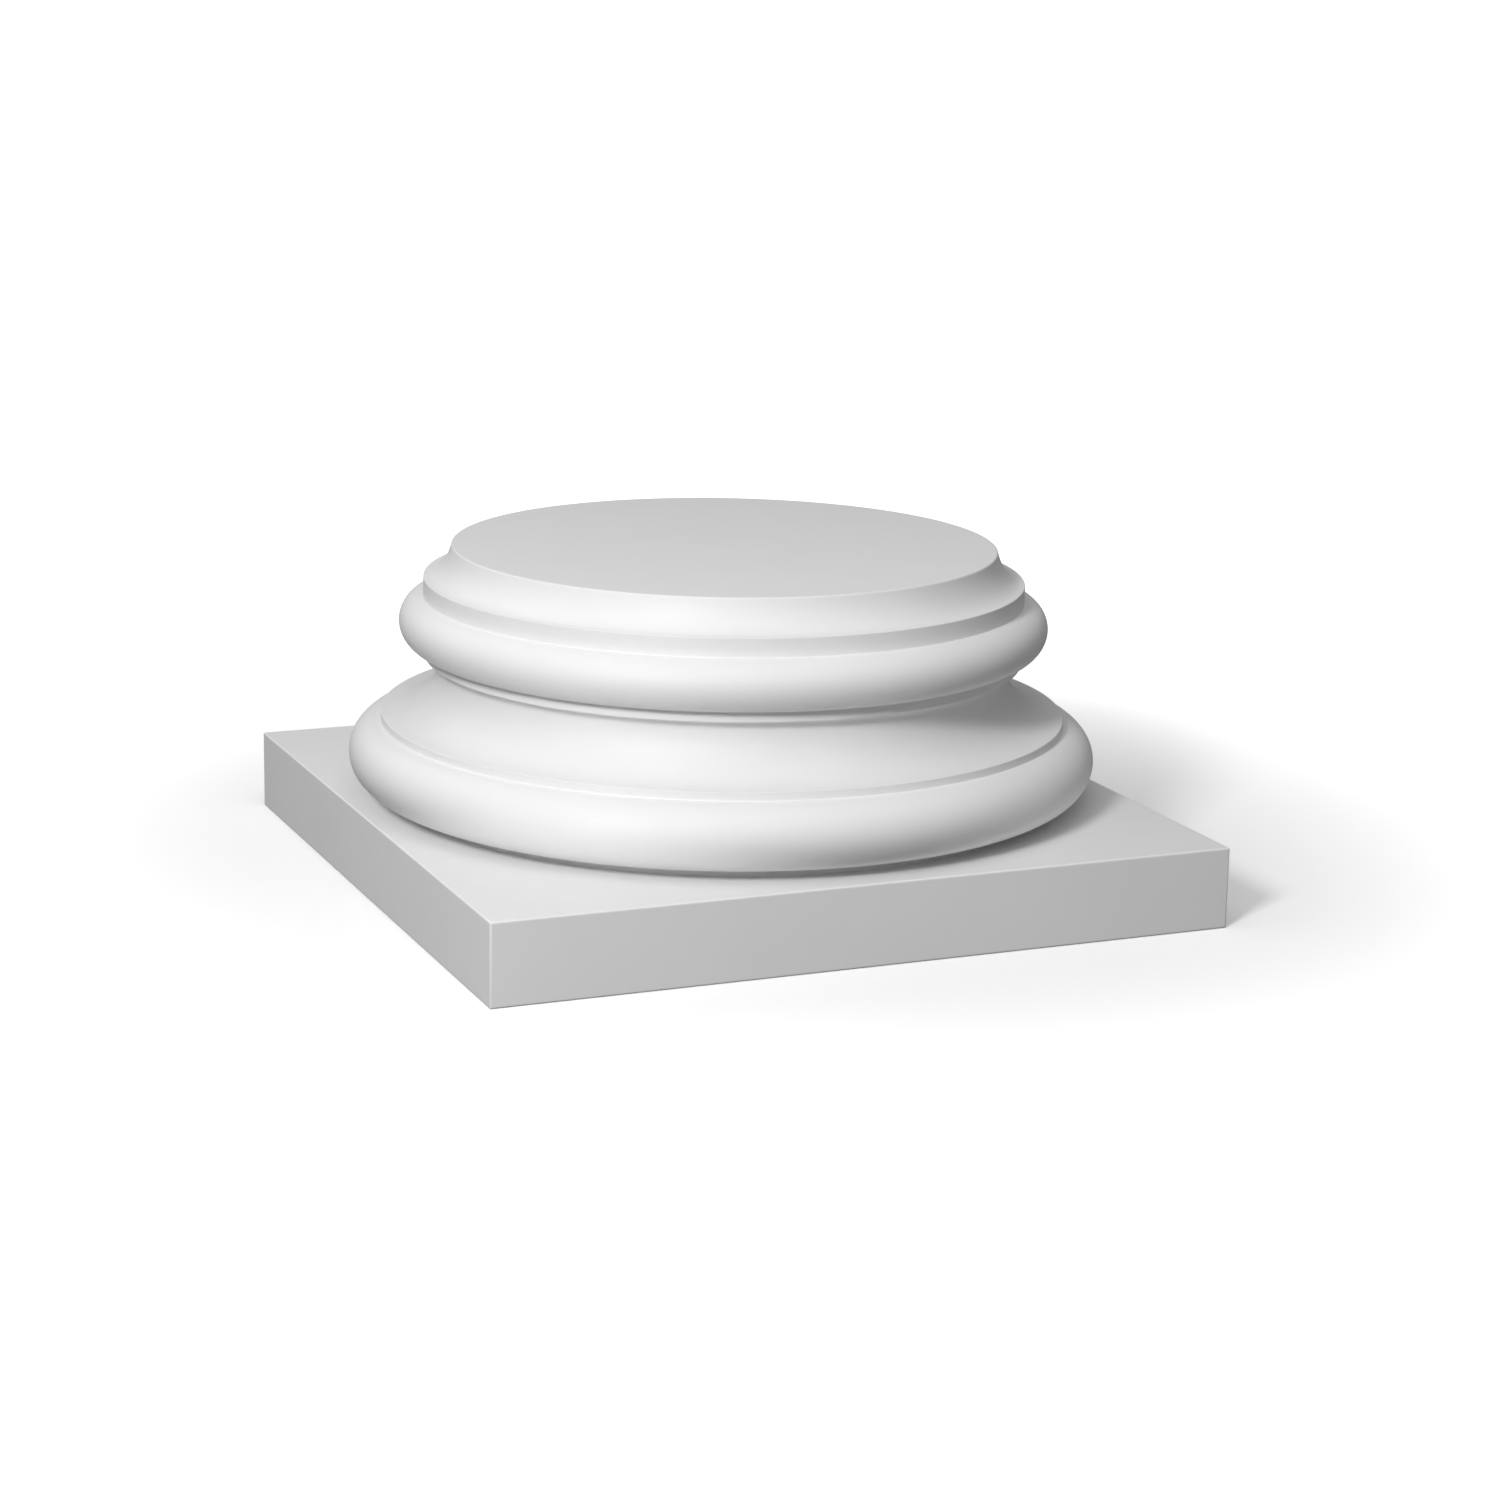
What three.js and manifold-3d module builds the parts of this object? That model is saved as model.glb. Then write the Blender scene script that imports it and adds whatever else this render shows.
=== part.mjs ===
// Column base of the attic kind, cast in one piece: a square plinth, a large torus, a scotia
// between two fillets, a smaller torus, a fillet and a cavetto that ends in the round seat for
// the shaft. Millimetres, +Z up. The origin is the centre of the underside, and the sides of
// the plinth run along X and Y.
import * as THREE from 'three';
import { mergeVertices } from 'three/addons/utils/BufferGeometryUtils.js';
import Module from 'manifold-3d';

// Driving dimensions
const PLINTH_SIDE = 385;
const PLINTH_THICKNESS = 41.2;
const TOTAL_HEIGHT = 170;
const SEAT_RADIUS = 140;
const PLINTH_CORNER_RADIUS = 1.5;
const PLINTH_EDGE_RADIUS = 1;
const FILLET_EDGE_RADIUS = 0.5;
const SEAT_EDGE_RADIUS = 0.9;

// The neck is the low step that lifts the lower torus off the plinth and leaves a dark line there.
const NECK_RADIUS = 169.8;
const NECK_HEIGHT = 4.8;
const LOWER_TORUS_SECTION = 16.9;
const LOWER_FILLET_RADIUS = 176.2;
const LOWER_FILLET_TOP = 84.1;

// The scotia is two arcs that meet at its deepest ring, a flat wide one below and a small one above.
const SCOTIA_RADIUS = 147.6;
const SCOTIA_UPPER_ARC = 5.5;
const MIDDLE_FILLET_RADIUS = 153.6;
const MIDDLE_FILLET_BOTTOM = 112.3;
const MIDDLE_FILLET_HEIGHT = 5.5;

const UPPER_TORUS_SECTION = 13;
const UPPER_TORUS_RADIUS = 166.7;
const UPPER_FILLET_RADIUS = 154.2;
const UPPER_FILLET_TOP = 153.5;

// The cavetto doesn't quite reach the upright: under the seat it still leans in
const CAVETTO_LEAN = 13;

// Facets
const TURN_FACETS = 96;
const LOWER_TORUS_FACETS = 11;
const UPPER_TORUS_FACETS = 9;
const SCOTIA_FACETS = 8;
const SCOTIA_RETURN_FACETS = 3;
const CAVETTO_FACETS = 6;
const EDGE_FACETS = 2;

// How far the turned part reaches down into the plinth, so that the two join into one body
const ROOT_DEPTH = 10;

const degrees = Math.PI / 180;

// Points of an arc in the section plane (x is the radius, y is the height), ends included
function arc(centreX, centreY, radiusX, radiusY, fromDegrees, toDegrees, facets) {
  const points = [];
  for (let i = 0; i <= facets; i += 1) {
    const angle = (fromDegrees + ((toDegrees - fromDegrees) * i) / facets) * degrees;
    points.push(new THREE.Vector2(
      centreX + radiusX * Math.cos(angle),
      centreY + radiusY * Math.sin(angle),
    ));
  }
  return points;
}

// The upper, outer edge of a fillet, rounded from its face onto its top
function roundedTopEdge(radius, top) {
  const round = FILLET_EDGE_RADIUS;
  return arc(radius - round, top - round, round, round, 0, 90, EDGE_FACETS);
}

// Half-round roll between two vertical faces: it starts on the lower face and ends on the upper
function torusProfile(centreRadius, centreHeight, section, lowerFace, upperFace, facets) {
  const start = Math.acos((lowerFace - centreRadius) / section) / degrees;
  const end = Math.acos((upperFace - centreRadius) / section) / degrees;
  return arc(centreRadius, centreHeight, section, section, -start, end, facets);
}

// The lower torus swells out to the line of the plinth's sides
function lowerTorus() {
  const centreRadius = PLINTH_SIDE / 2 - LOWER_TORUS_SECTION;
  const centreHeight = PLINTH_THICKNESS + NECK_HEIGHT + LOWER_TORUS_SECTION;
  return torusProfile(
    centreRadius, centreHeight, LOWER_TORUS_SECTION, NECK_RADIUS, LOWER_FILLET_RADIUS, LOWER_TORUS_FACETS,
  );
}

// Lower fillet edge, then the wide arc in and up to the deepest ring, then the small arc back
// out to the underside of the middle fillet
function scotia() {
  const deepestHeight = MIDDLE_FILLET_BOTTOM - SCOTIA_UPPER_ARC;
  const lipRadius = LOWER_FILLET_RADIUS - FILLET_EDGE_RADIUS;
  const wide = arc(
    lipRadius, deepestHeight, lipRadius - SCOTIA_RADIUS, deepestHeight - LOWER_FILLET_TOP,
    270, 180, SCOTIA_FACETS,
  );
  const small = arc(
    MIDDLE_FILLET_RADIUS, deepestHeight, MIDDLE_FILLET_RADIUS - SCOTIA_RADIUS, SCOTIA_UPPER_ARC,
    180, 90, SCOTIA_RETURN_FACETS,
  );
  return [
    ...roundedTopEdge(LOWER_FILLET_RADIUS, LOWER_FILLET_TOP),
    ...wide.slice(1),
    ...small.slice(1),
  ];
}

function upperTorus() {
  const centreHeight = MIDDLE_FILLET_BOTTOM + MIDDLE_FILLET_HEIGHT + UPPER_TORUS_SECTION;
  return torusProfile(
    UPPER_TORUS_RADIUS - UPPER_TORUS_SECTION, centreHeight, UPPER_TORUS_SECTION,
    MIDDLE_FILLET_RADIUS, UPPER_FILLET_RADIUS, UPPER_TORUS_FACETS,
  );
}

// Upper fillet edge, then the hollow that rises to the seat. It is the part of an ellipse's
// quarter that ends where the surface leans in by the given angle.
function cavetto() {
  const lipRadius = UPPER_FILLET_RADIUS - FILLET_EDGE_RADIUS;
  const lean = CAVETTO_LEAN * degrees;
  const across = lipRadius - SEAT_RADIUS;
  const up = TOTAL_HEIGHT - SEAT_EDGE_RADIUS * (1 - Math.sin(lean)) - UPPER_FILLET_TOP;
  const share = (Math.tan(lean) * up) / across;
  const turn = Math.acos(share / (1 - share));
  const radiusUp = up / (1 - Math.cos(turn));
  const radiusAcross = across / Math.sin(turn);
  const hollow = arc(
    lipRadius, UPPER_FILLET_TOP + radiusUp, radiusAcross, radiusUp,
    270, 270 - turn / degrees, CAVETTO_FACETS,
  );
  return [...roundedTopEdge(UPPER_FILLET_RADIUS, UPPER_FILLET_TOP), ...hollow.slice(1)];
}

// The edge of the seat, rounded from the leaning end of the cavetto onto the level top
function seatEdge() {
  const lean = CAVETTO_LEAN * degrees;
  const centreRadius = SEAT_RADIUS - SEAT_EDGE_RADIUS * Math.cos(lean);
  const centreHeight = TOTAL_HEIGHT - SEAT_EDGE_RADIUS;
  return arc(
    centreRadius, centreHeight, SEAT_EDGE_RADIUS, SEAT_EDGE_RADIUS, CAVETTO_LEAN, 90, EDGE_FACETS,
  );
}

// The whole section, from the axis below to the axis above
function turnedProfile() {
  const root = PLINTH_THICKNESS - ROOT_DEPTH;
  return [
    new THREE.Vector2(0, root),
    new THREE.Vector2(NECK_RADIUS, root),
    ...lowerTorus(),
    ...scotia(),
    ...upperTorus(),
    ...cavetto(),
    ...seatEdge().slice(1),
    new THREE.Vector2(0, TOTAL_HEIGHT),
  ];
}

// A lathe turns about Y, so the result is tipped upright
function turnedGeometry() {
  const geometry = new THREE.LatheGeometry(turnedProfile(), TURN_FACETS);
  geometry.rotateX(Math.PI / 2);
  return geometry;
}

// Square slab with all its edges rounded
function plinthGeometry() {
  const inner = PLINTH_SIDE / 2 - PLINTH_CORNER_RADIUS;
  const shape = new THREE.Shape();
  shape.moveTo(PLINTH_SIDE / 2, -inner);
  for (let corner = 0; corner < 4; corner += 1) {
    const turn = corner * 90 * degrees;
    const x = inner * (Math.cos(turn) - Math.sin(turn));
    const y = inner * (Math.sin(turn) + Math.cos(turn));
    shape.absarc(x, y, PLINTH_CORNER_RADIUS, turn, turn + 90 * degrees);
  }
  const geometry = new THREE.ExtrudeGeometry(shape, {
    depth: PLINTH_THICKNESS - 2 * PLINTH_EDGE_RADIUS,
    curveSegments: EDGE_FACETS,
    bevelEnabled: true,
    bevelThickness: PLINTH_EDGE_RADIUS,
    bevelSize: PLINTH_EDGE_RADIUS,
    bevelOffset: -PLINTH_EDGE_RADIUS,
    bevelSegments: EDGE_FACETS,
  });
  geometry.translate(0, 0, PLINTH_EDGE_RADIUS);
  return geometry;
}

const wasm = await Module();
wasm.setup();

// A closed geometry as a solid that can be joined or cut
function solidOf(geometry) {
  const bare = geometry.clone();
  bare.deleteAttribute('normal');
  bare.deleteAttribute('uv');
  const merged = mergeVertices(bare, 1e-3);
  return new wasm.Manifold(new wasm.Mesh({
    numProp: 3,
    vertProperties: new Float32Array(merged.attributes.position.array),
    triVerts: new Uint32Array(merged.index.array),
  }));
}

function geometryOf(solid) {
  const mesh = solid.getMesh();
  const geometry = new THREE.BufferGeometry();
  geometry.setAttribute('position', new THREE.BufferAttribute(mesh.vertProperties, 3));
  geometry.setIndex(new THREE.BufferAttribute(mesh.triVerts, 1));
  geometry.computeVertexNormals();
  return geometry;
}

function columnBase() {
  const body = solidOf(plinthGeometry()).add(solidOf(turnedGeometry()));
  const primedFoam = new THREE.MeshStandardMaterial({ color: '#ebebeb', roughness: 0.55, metalness: 0 });
  const mesh = new THREE.Mesh(geometryOf(body), primedFoam);
  mesh.name = 'column_base';
  return mesh;
}

const group = new THREE.Group();
group.add(columnBase());

export default group;
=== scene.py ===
# %% [markdown]
# A column base in white primed foam
#
# This lesson makes the lowest part of a classical column: a square plinth with round mouldings
# on it, cast in one piece. From the floor up they are the plinth, a neck, a large torus (a
# half-round roll), a fillet (a narrow upright band), a scotia (a hollow), a second fillet, a
# smaller torus, a third fillet, a cavetto (a quarter hollow) and the flat seat for the shaft.
# The model of its construction is loaded first. It stays where it is, and the fine surface is
# made around the same axis, in metres, with +Z up and the floor at zero.

# %% Load the construction model
import math

import bmesh
import bpy
from mathutils import Matrix, Vector


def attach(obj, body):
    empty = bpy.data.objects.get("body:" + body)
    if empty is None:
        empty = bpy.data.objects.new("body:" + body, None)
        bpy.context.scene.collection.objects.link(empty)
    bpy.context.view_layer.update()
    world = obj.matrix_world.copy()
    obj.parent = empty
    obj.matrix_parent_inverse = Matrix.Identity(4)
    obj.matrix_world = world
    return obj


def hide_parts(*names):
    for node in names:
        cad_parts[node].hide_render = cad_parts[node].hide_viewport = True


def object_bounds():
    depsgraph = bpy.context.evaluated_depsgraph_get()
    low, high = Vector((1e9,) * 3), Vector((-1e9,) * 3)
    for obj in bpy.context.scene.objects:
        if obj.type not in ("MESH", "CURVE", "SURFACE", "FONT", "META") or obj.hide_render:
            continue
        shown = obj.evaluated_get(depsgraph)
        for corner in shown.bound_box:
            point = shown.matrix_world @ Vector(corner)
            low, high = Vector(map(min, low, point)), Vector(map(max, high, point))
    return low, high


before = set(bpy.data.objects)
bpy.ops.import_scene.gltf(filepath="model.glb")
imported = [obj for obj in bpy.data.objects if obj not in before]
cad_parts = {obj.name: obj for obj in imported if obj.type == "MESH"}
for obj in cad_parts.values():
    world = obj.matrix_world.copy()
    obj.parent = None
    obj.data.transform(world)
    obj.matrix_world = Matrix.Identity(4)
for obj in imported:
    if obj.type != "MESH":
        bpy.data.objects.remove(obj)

cad_low, cad_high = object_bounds()
print("construction model from", list(cad_low), "to", list(cad_high))

# %% [markdown]
# The camera
#
# The camera comes early, because everything else is judged through it. The base is seen from
# a little above and from the left of its front, so that the front and left sides of the plinth
# both show. A long lens from about two metres keeps the sides of the square nearly parallel, as
# in a product picture. The lens has no shift and everything is in focus.

# %% Camera
CAMERA_PLACE = (-0.6794, -1.6178, 0.4942)
CAMERA_TURN_DEGREES = (76.14, -1.08, -23.00)
LENS_MM = 83.36
SENSOR_MM = 36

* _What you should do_
Please write out the material word for word from its first line through the line holding "import Module from 'manifold-3d';", including both, and no line past it.

* _Result of the task_
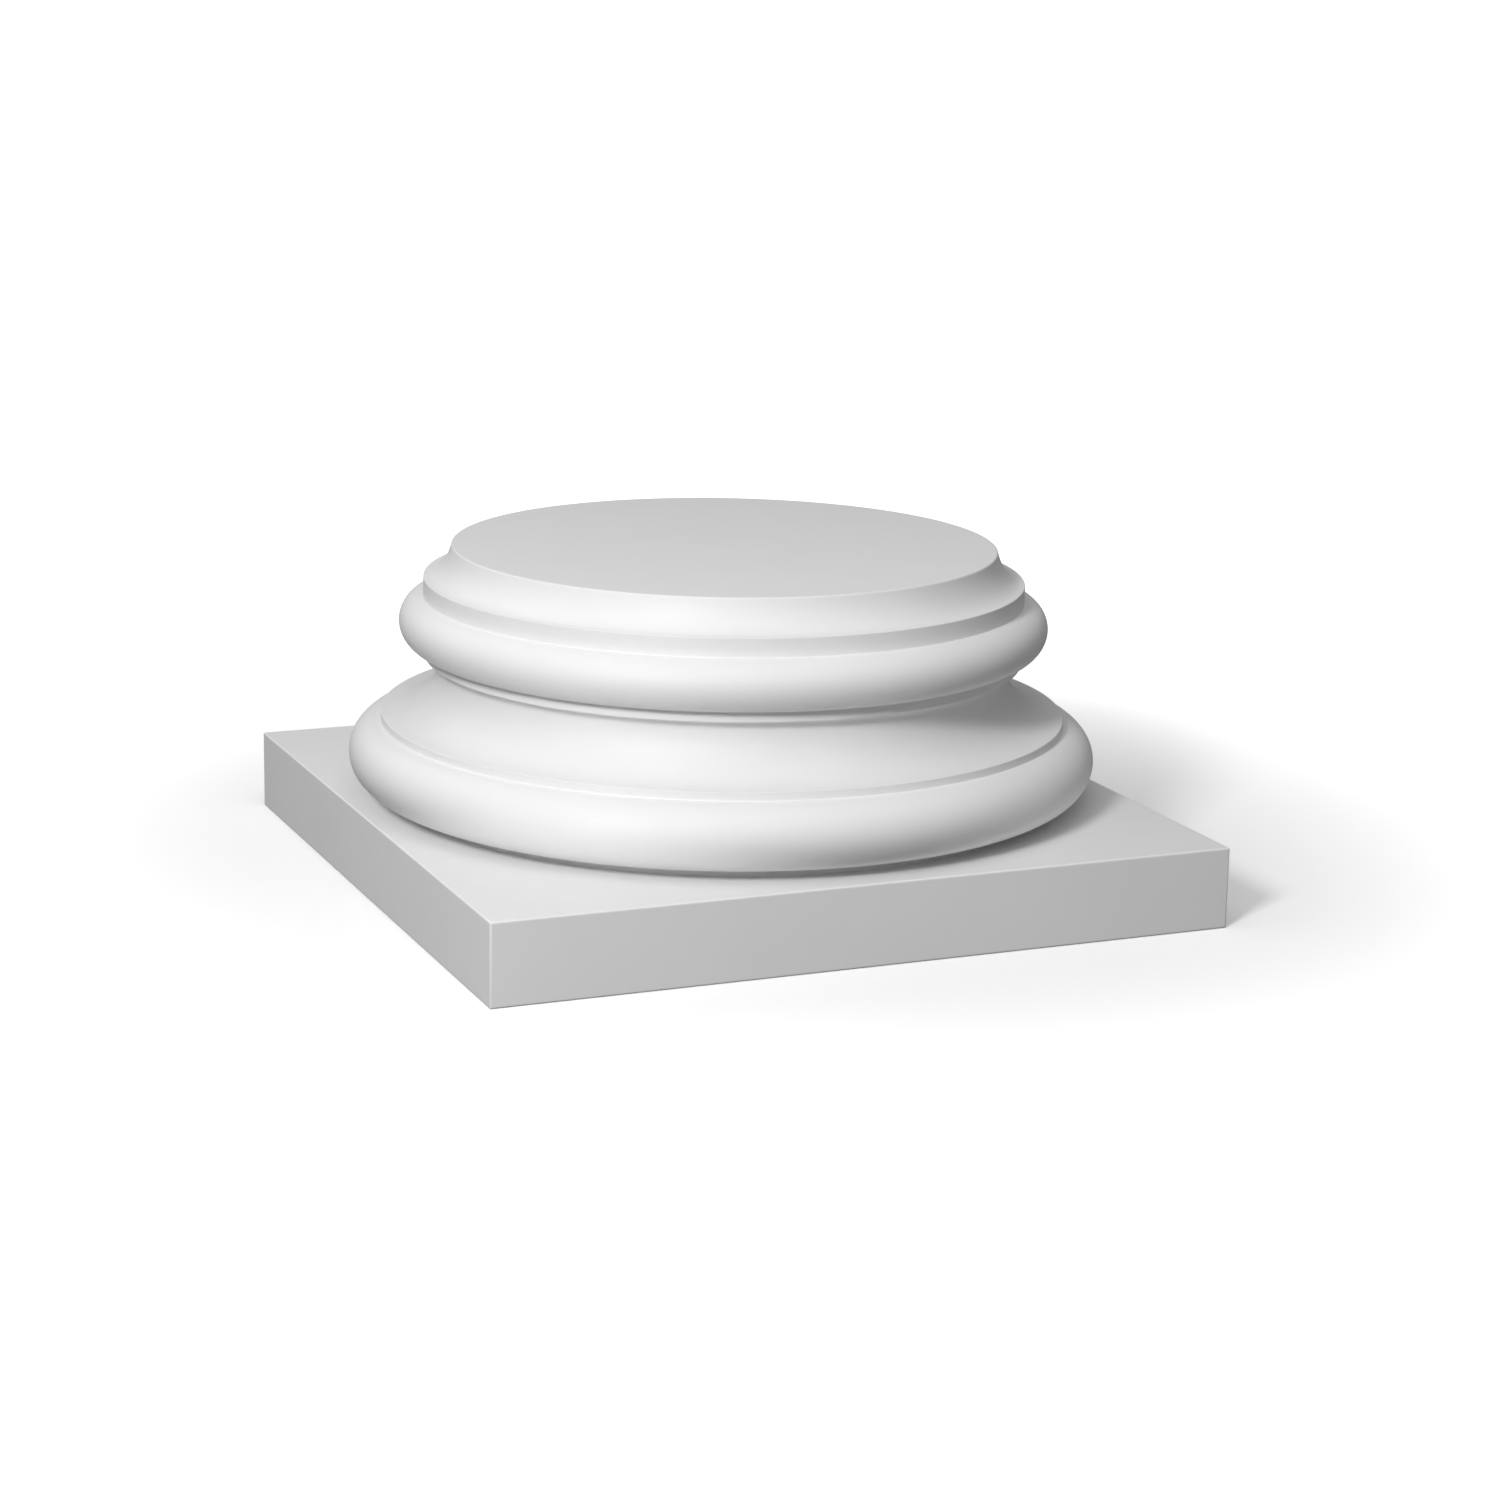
What three.js and manifold-3d module builds the parts of this object? That model is saved as model.glb. Then write the Blender scene script that imports it and adds whatever else this render shows.
=== part.mjs ===
// Column base of the attic kind, cast in one piece: a square plinth, a large torus, a scotia
// between two fillets, a smaller torus, a fillet and a cavetto that ends in the round seat for
// the shaft. Millimetres, +Z up. The origin is the centre of the underside, and the sides of
// the plinth run along X and Y.
import * as THREE from 'three';
import { mergeVertices } from 'three/addons/utils/BufferGeometryUtils.js';
import Module from 'manifold-3d';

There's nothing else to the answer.